_Task to carry out_:
Of all the lines in the material, how many include the word "scene"? Reply with the number alone.

_Information shown_:
★ ★ ★ ★ ★ ★ ★

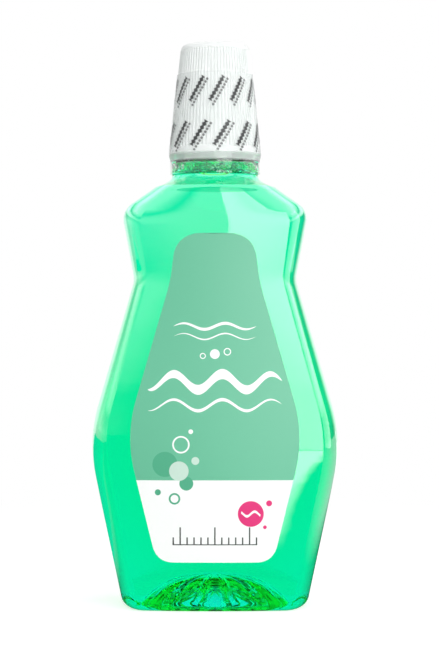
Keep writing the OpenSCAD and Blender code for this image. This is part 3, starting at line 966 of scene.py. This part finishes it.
def cap_piece():
    """The cap in one moulding, without its ribs and thread: skirt, dosing cup and threaded skirt."""
    low, high = CAP_Z + CAP_RIM_H, CAP_TOP - CAP_EDGE_R
    join = CAP_TOP - CAP_ROOF - 1.5
    cup_out = CUP_TOP_R + SKIRT_WALL
    edge = cap_r(high) - RIB_T * 0.4
    profile = [(0, CAP_TOP - 0.35), (0, CAP_TOP - CAP_ROOF)]
    profile += arc((CUP_TOP_R - 1, CAP_TOP - CAP_ROOF - 1), 1, 90, 0)
    profile += [(CUP_R, LEDGE_Z), (SKIRT_R, LEDGE_Z), (SKIRT_R, CAP_Z + 2.4), (SKIRT_R + 0.4, CAP_Z + 2)]
    skirt_out, shelf = SKIRT_R + SKIRT_WALL, LEDGE_Z + SKIRT_WALL
    profile += [(skirt_out, CAP_Z + 2), (skirt_out, shelf - 0.4), (skirt_out - 0.4, shelf)]
    profile += [(CUP_R + SKIRT_WALL, shelf)]
    profile += [(cup_out, join), (max(cap_r(join) - RIB_T - CAP_WALL, cup_out + 0.2), join)]
    profile += [(cap_r(LEDGE_Z) - RIB_T - CAP_WALL, LEDGE_Z), (cap_r(CAP_Z) - CAP_WALL - 0.3, CAP_Z)]
    profile += [(cap_r(CAP_Z) - 0.4, CAP_Z), (cap_r(CAP_Z + 0.4), CAP_Z + 0.4)]
    profile += [(cap_r(low - 0.3), low - 0.3), (cap_r(low) - 0.12, low)]
    profile += [(cap_r(low + 0.3) - RIB_T, low + 0.3)]
    profile += [(cap_r(high) - RIB_T, high - 0.4), (edge, high)]
    profile += arc((edge - CAP_EDGE_R, high), CAP_EDGE_R, 0, 90, 10)[1:]
    profile += [(edge - CAP_EDGE_R - 0.8, CAP_TOP), (edge - CAP_EDGE_R - 1.3, CAP_TOP - 0.35)]
    points, faces = revolve(profile, RIB_COUNT * 3)
    return mesh_piece("dosing_cap", points, faces, [CAP_WHITE], 28)


def cap_ribs_piece():
    """The cap's grip ribs, from its rim to its rounded top edge."""
    half = 0.4
    low, high = CAP_Z + CAP_RIM_H, CAP_TOP - CAP_EDGE_R
    return grown("cap_ribs", rib_tree(CAP_WHITE), {
        "Count": RIB_COUNT,
        "Low Radius": (cap_r(low) - half) * MM,
        "Low Height": low * MM,
        "High Radius": (cap_r(high) - half) * MM,
        "High Height": high * MM,
        "Half Width": half * MM,
    }, CAP_WHITE)


def neck_thread_piece():
    """The thread outside the finish."""
    return grown("neck_thread", thread_tree(CLEAR), {
        "Radius": (FINISH_R - 0.1) * MM,
        "Start Height": NECK_THREAD_Z * MM,
        "Pitch": THREAD_PITCH * MM,
        "Turns": THREAD_TURNS,
        "Depth": 1.0 * MM,
    }, CLEAR, 50)


def cap_thread_piece():
    """The thread inside the cap's skirt."""
    return grown("cap_thread", thread_tree(CAP_WHITE), {
        "Radius": (SKIRT_R + 0.1) * MM,
        "Start Height": CAP_THREAD_Z * MM,
        "Pitch": THREAD_PITCH * MM,
        "Turns": THREAD_TURNS,
        "Depth": 0.95 * MM,
    }, CAP_WHITE, 50)


def bubbles_piece():
    """The bubbles in the neck ring, on the mouthwash and in its foam."""
    return grown("surface_bubbles", bubble_tree(MINT_DROPS), {
        "Count": 260,
        "Wall Radius": (RING_BORE_R - 5.6) * MM,
        "Ring Width": 7 * MM,
        "Level": (LIQUID_LEVEL - 0.5) * MM,
        "Headroom": (CAVITY_Z - LIQUID_LEVEL + 0.6) * MM,
        "Smallest": 0.45 * MM,
        "Largest": 1.75 * MM,
        "Seed": 7,
    }, MINT_DROPS)


def foam_piece():
    """Wet foam packed against the wall of the neck ring, dimpled by the bubbles in it."""
    low, high = LIQUID_LEVEL + 0.06, CAVITY_Z - 0.12
    wall, deep = RING_BORE_R - 0.08, RING_BORE_R - 5.4
    middle = (low + high) / 2
    tiers, cols = 20, 8
    profile = [(wall, low + (high - low) * k / tiers) for k in range(tiers + 1)]
    profile += [(wall - (wall - deep) * k / cols, high) for k in range(1, cols + 1)]
    profile += [(deep, high - (high - low) * k / cols) for k in range(1, cols + 1)]
    profile += [(wall - (wall - deep) * (1 - k / cols), low) for k in range(1, cols)]
    points, faces = revolve(profile, 360)
    dimpled = []
    for x, y, z in points:
        cell = noise.voronoi(Vector((x, y, z * 1.1)) * 0.5, distance_metric="DISTANCE")[0][0]
        pull = 1 - 0.085 * min(1.0, cell * 1.4) ** 1.3
        dimpled.append((x * pull, y * pull, middle + (z - middle) * (1 - 0.3 * min(1.0, cell) ** 2)))
    return mesh_piece("foam_collar", dimpled, faces, [MINT_DROPS], 60)


def washer_piece():
    """The foam washer between the mouth and the cap's ledge, with soft edges."""
    low, high = MOUTH_Z + WASHER_GAP, LEDGE_Z - WASHER_GAP
    soft = 0.2
    profile = arc((FINISH_R - soft, low + soft), soft, -90, 0, 3)
    profile += arc((FINISH_R - soft, high - soft), soft, 0, 90, 3)
    profile += arc((BORE_R + soft, high - soft), soft, 90, 180, 3)
    profile += arc((BORE_R + soft, low + soft), soft, 180, 270, 3)
    points, faces = revolve(profile, 128)
    return mesh_piece("foam_washer", points, faces, [FOAM_WHITE], 60)


def band_piece():
    """Shrink film over the ribs, drawn in below the rim to the neck ring, with creases and a wavy hem."""
    low, high = BODY_H + HEM_GAP, CAP_TOP - BAND_BARE
    rows, turns = 64, 288
    points, faces = [], []

    def radius(z, turn):
        """The film's radius: over the ribs high up, under the rim low down."""
        over = cap_r(max(z, CAP_Z)) + FILM_GAP
        under = RING_R + FILM_GAP
        k = min(1.0, max(0.0, (z - (RING_TOP - 1)) / (CAP_Z + 0.6 - RING_TOP + 1)))
        k = k * k * (3 - 2 * k)
        ruffle = (1 - k) * (0.28 + 0.26 * math.sin(turn * 13 + 0.6) * math.sin(turn * 5 + z * 0.3))
        stand = 0.22 * max(0.0, math.sin(turn * 2 + 0.4)) * math.sin(math.pi * (z - low) / (high - low)) ** 2
        crease = 0.07 * math.sin(turn * 9 + z * 0.21) ** 2 + 0.05 * math.sin(turn * 23 - z * 0.13) ** 2
        return under * (1 - k) + over * k + ruffle + stand + crease * k

    for side in (0, 1):
        for i in range(rows + 1):
            share = i / rows
            for j in range(turns):
                turn = 2 * math.pi * j / turns
                z = low + (high - low) * share
                if share > 0.98:
                    z += 0.25 * math.sin(turn * 7 + 1) * math.sin(turn * 3)
                r = radius(z, turn) + (0 if side else FILM_T)
                points.append((r * math.sin(turn), -r * math.cos(turn), z))
    n = (rows + 1) * turns
    for i in range(rows):
        for j in range(turns):
            a, b = i * turns + j, i * turns + (j + 1) % turns
            faces.append((a, b, b + turns, a + turns))
            faces.append((n + b, n + a, n + a + turns, n + b + turns))
    for j in range(turns):
        a, b = j, (j + 1) % turns
        faces.append((b, a, n + a, n + b))
        a, b = rows * turns + j, rows * turns + (j + 1) % turns
        faces.append((a, b, n + b, n + a))
    return mesh_piece("seal_film", points, faces, [FILM], 60)


def settle(piece, body, slot, *nodes):
    """Puts a piece on its body, in place of the source's nodes. Its slot is not used."""
    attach(piece, body)
    if nodes:
        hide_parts(*nodes)


settle(bottle_piece(), "container", "clear_pet", "bottle")
settle(neck_thread_piece(), "container", "clear_pet")
settle(lugs_piece(), "container", "clear_pet")
settle(liquid_piece(), "container", "green_liquid", "mouthwash")
settle(bubbles_piece(), "container", "green_liquid")
settle(foam_piece(), "container", "green_liquid")
settle(label_piece(), "container", "label_film", "front_label")
settle(washer_piece(), "washer", "foam", "seal_ring")
settle(band_piece(), "band", "shrink_film", "seal_band")
settle(cap_piece(), "closure", "white_plastic", "cap")
settle(cap_ribs_piece(), "closure", "white_plastic")
settle(cap_thread_piece(), "closure", "white_plastic")


# Stage, lights and camera


FLOOR_GREY = (0.7, 0.7, 0.7, 1)
# Painted colours on the floor: a darker tint near the bottle and a lighter one right under it, both seen
# through the glass, and a green glow seen only in gloss
FLOOR_PAINTED_SHADE_TINT = (0.8, 0.88, 0.75, 1)
FLOOR_PAINTED_LIGHT_TINT = (0.4, 0.9, 1, 1)
FLOOR_PAINTED_CAUSTIC_GREEN = (0.02, 1, 0.6, 1)


def white_floor():
    """White that glows by itself far off and takes a soft shadow near the bottle.

    Gloss shows it dark in front but white far behind, with painted reflections on it: a pale oblong glow on
    the right, a fainter glow further right, and a green glow behind on the left that stands in for the light
    that crosses the liquid.
    Through the glass it shows a painted shadow and a darker green tint near the bottle, and painted light
    right under it.
    """
    made, graph, out = material("white floor")
    x, y, _ = place_of(graph)[1]
    path = graph.node("ShaderNodeLightPath")
    camera, passed = graph.out(path, "Is Camera Ray"), graph.out(path, "Is Transmission Ray")
    gloss = graph.out(path, "Is Glossy Ray") * (1.0 - passed)
    far = (x * x + y * y).sum("SQRT")
    near = 1.0 - ramp(far - 120.0, 420.0)
    near = near * near * (3.0 - near * 2.0)
    # Painted light: right under the bottle the floor, seen through the glass, glows brighter, standing in
    # for light that comes through the bottle
    below = 1.0 - ramp(far - 30.0, 25.0)
    # Painted shade: near the bottle the floor, seen through the glass, is tinted a darker green
    painted_shade_low = 1.0 - ramp(far - 200.0, 450.0)
    # Painted reflections, seen only in gloss: a bright oblong glow on the right and a fainter glow further
    # right
    painted_oblong_glow = (
        ramp(x - 20.0, 20.0) * ramp(13.0 - y * 0.313 - x, 14.0)
        * ramp(-110.0 - y, 40.0) * ramp(755.0 + y, 12.0)
    )
    right = ramp(x - 90.0, 60.0) * ramp(y + 260.0, 80.0)
    behind = ramp(y - 200.0 - abs(x) * 2.4, 120.0)
    # Painted reflection: a green glow behind on the left, standing in for light that has crossed the liquid
    painted_caustic_glow = ramp(-30.0 - x, 30.0) * ramp(y - 40.0, 80.0) * (1.0 - behind)
    beside = ramp(abs(x) - 48.0, 20.0)
    # Through the glass the floor shows a painted shadow near the bottle, less beside it, and painted light
    # right under it
    plain = camera * (1.0 - near * 0.4) + passed * (1.0 - near * 0.5 * (1.0 - beside) + below * 1.7)
    tint = graph.mix(painted_shade_low * passed * (1.0 - beside), WHITE, FLOOR_PAINTED_SHADE_TINT)
    tint = graph.mix(below * passed, tint, FLOOR_PAINTED_LIGHT_TINT)
    glow = graph.node("ShaderNodeEmission", Color=tint, Strength=plain)
    paint = graph.node("ShaderNodeBsdfDiffuse", Color=graph.mix(near, BLACK, FLOOR_GREY))
    lit = graph.node("ShaderNodeAddShader", _0=glow.outputs[0], _1=paint.outputs[0])
    shown = graph.node(
        "ShaderNodeEmission",
        Color=graph.mix(painted_caustic_glow, WHITE, FLOOR_PAINTED_CAUSTIC_GREEN),
        Strength=painted_oblong_glow * 6.0 + right * 0.5 + behind + painted_caustic_glow * 0.55 + 0.02,
    )
    choice = graph.node("ShaderNodeMixShader", _0=gloss, _1=lit.outputs[0], _2=shown.outputs[0])
    graph.feed(out.inputs["Surface"], choice.outputs[0])
    return made


def white_backdrop():
    """White behind the bottle."""
    made, graph, out = material("white backdrop")
    glow = graph.node("ShaderNodeEmission", Color=WHITE, Strength=1.0)
    graph.feed(out.inputs["Surface"], glow.outputs[0])
    return made


def stage_plane(name, points, mat):
    """A flat sheet of the stage, its corners in metres."""
    mesh = bpy.data.meshes.new(name)
    mesh.from_pydata(points, [], [(0, 1, 2, 3)])
    mesh.materials.append(mat)
    obj = bpy.data.objects.new(name, mesh)
    bpy.context.collection.objects.link(obj)
    return obj


stage_plane("floor", [(-3, -3, 0), (3, -3, 0), (3, 3, 0), (-3, 3, 0)], white_floor())
backdrop = stage_plane(
    "backdrop", [(-0.45, 1.3, 0.002), (0.45, 1.3, 0.002), (0.45, 1.3, 1.1), (-0.45, 1.3, 1.1)],
    white_backdrop(),
)
backdrop.visible_camera = False


def studio_world():
    """White for the camera and through glass.

    Gloss shows a pale ceiling, a faint band above the softboxes, a glow on the left and a grey far side.
    """
    world = bpy.data.worlds.new("studio")
    bpy.context.scene.world = world
    world.use_nodes = True
    world.node_tree.nodes.clear()
    graph = Graph(world.node_tree)
    out = graph.node("ShaderNodeOutputWorld")
    path = graph.node("ShaderNodeLightPath")
    camera = graph.out(path, "Is Camera Ray")
    passed = graph.out(path, "Is Transmission Ray")
    gloss = graph.out(path, "Is Glossy Ray") * (1.0 - passed)
    other = 1.0 - either(camera, passed, gloss)
    sight = graph.node("ShaderNodeTexCoord").outputs["Generated"]
    split = graph.node("ShaderNodeSeparateXYZ", Vector=sight)
    x, y, rise = [graph.out(split, i) for i in range(3)]
    band = ((rise - 0.17) * 14.0).clamp() * (1.0 - (rise - 0.3) * 12.0).clamp()
    ceiling = ((rise - 0.38) * 5.0).clamp()
    left = ((-x - 0.2) * 6.0).clamp() * ((rise + 0.11) * 6.5).clamp() * (1.0 - rise * 4.2).clamp()
    behind = ((y - 0.9) * 14.0).clamp()
    shown = band * 1.5 + ceiling * 2.4 + left * 0.9 + behind * 0.95 + 0.03
    strength = camera + passed * 1.06 + gloss * shown + other * 0.46
    light = graph.node("ShaderNodeBackground", Color=WHITE, Strength=strength)
    graph.feed(out.inputs["Surface"], light.outputs[0])


studio_world()


def softbox(name, turn, far, low, size, radiance, shown=True):
    """An upright rectangular light, shown in gloss or not.

    It stands turn degrees round from the camera's side, with its lower edge at height low.
    """
    data = bpy.data.lights.new(name, "AREA")
    data.shape = "RECTANGLE"
    data.size, data.size_y = size
    data.energy = radiance * size[0] * size[1] * math.pi
    lamp = bpy.data.objects.new(name, data)
    bpy.context.collection.objects.link(lamp)
    turn = math.radians(turn)
    away = Vector((math.sin(turn), -math.cos(turn), 0))
    lamp.location = away * far + Vector((0, 0, low + size[1] / 2))
    lamp.rotation_euler = away.to_track_quat("Z", "Y").to_euler()
    lamp.visible_camera = False
    lamp.visible_transmission = False
    lamp.visible_glossy = shown


softbox("main softbox", 24, 0.75, 0.005, (0.558, 0.55), 4.2)
softbox("left softbox", -105, 1.0, 0.1, (1.5, 0.8), 0.25)
softbox("left fill", -55, 1.0, 0.1, (0.9, 0.8), 1.3, False)
softbox("right softbox", 105, 1.0, 0.005, (1.0, 0.9), 1.4)

# The photo's view: straight from the front, level with the middle of the bottle
view = bpy.data.cameras.new("photo view")
view.lens = 109.6
view.sensor_width = 36
view.clip_start = 0.01
camera = bpy.data.objects.new("photo view", view)
bpy.context.collection.objects.link(camera)
camera.location = (0.002, -0.9, 0.1226)
camera.rotation_euler = (math.radians(90), 0, 0)
bpy.context.scene.camera = camera

scene = bpy.context.scene
scene.view_settings.view_transform = "Standard"
# Enough bounces for light to cross film, plastic, liquid and bubbles
scene.cycles.max_bounces = 24
scene.cycles.transmission_bounces = 20
scene.cycles.glossy_bounces = 10
scene.cycles.transparent_max_bounces = 24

★ ★ ★ ★ ★ ★ ★

_Full solution_:
9